Displacement: 1,312 tons (1,333.06 metric tons) full load.
Speed: 14 knots (16.1 mph, 25.76 kmph).
Crew: 8 officers, 76 enlisted.
Armament: Mine neutralization system. Two .50 caliber machine guns.
Ships:
USS Avenger (MCM 1), Sasebo, Japan
USS Defender (MCM 2), Sasebo, Japan
USS Sentry (MCM 3), San Diego, CA
USS Champion (MCM 4), San Diego, CA
USS Guardian (MCM 5), Sasebo, Japan
USS Devastator (MCM 6), San Diego, CA
USS Patriot (MCM 7), Sasebo, Japan
USS Scout (MCM 8), Manama, Bahrain
USS Pioneer (MCM 9), San Diego, CA
USS Warrior (MCM 10), San Diego, CA
USS Gladiator (MCM 11), Manama, Bahrain
USS Ardent (MCM 12), Manama, Bahrain
USS Dextrous (MCM 13), Manama, Bahrain
USS Chief (MCM 14), San Diego, CA

Last Update: 10 November 2011
That we had not built any minesweepers in the 27 years before the Avenger class sounds somewhat like an admission of negligence on the Navy's part.  And I can't say I like having no minesweepers on our East Coast. Still, it looks like we do in fact have ample minesweepers.  In fact it looks like we have four in the Persian Gulf theater.  This seems like a rather sizable omission from the article.

The purpose of the article seems to be criticism of the demise of the Osprey class.  Understandable, but do not present the Osprey as the last minesweepers in the US Navy when we very obviously have more.  Additionally -- and I'm going from memory here -- as I recall it, the new Littoral Combat Ship (LCS), with which I have been unimpressed so far, was supposed to have a modular minesweeping package that could be swapped in and out (along with an anti-submarine package, anti-air package, helicopter package, etc.)  Dumping the Osprey makes sense if you have something new that can hadle it.

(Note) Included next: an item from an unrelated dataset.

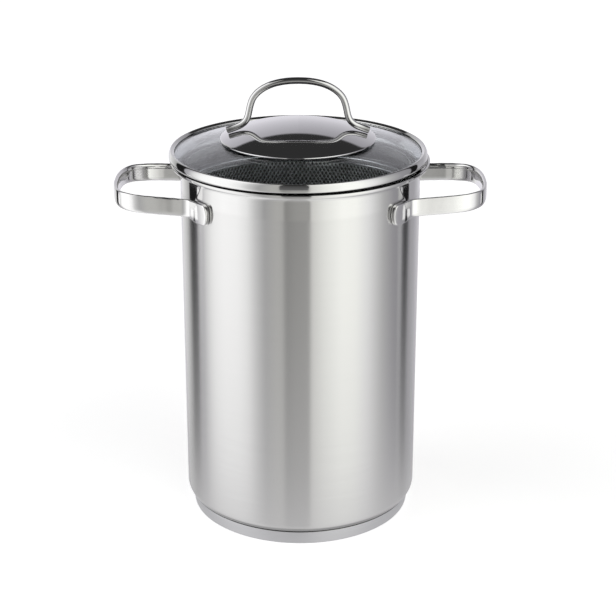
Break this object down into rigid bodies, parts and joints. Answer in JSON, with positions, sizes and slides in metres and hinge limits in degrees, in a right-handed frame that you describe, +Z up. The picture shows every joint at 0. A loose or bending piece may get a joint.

Still, theis bears watching.  With Obama stupidly cutting our military, as I knew he would, "little" functions like minesweeping can fall by the wayside, as littoral combat has since the Vietnam War.

1 comment:

  1. The Osprey class MHC was riddled with constant propulsion problems. The Avenger Class has all of the same capabilities as the MHC plus the ability to sweep. The Avenger class is a better return on investment than the MHC's where.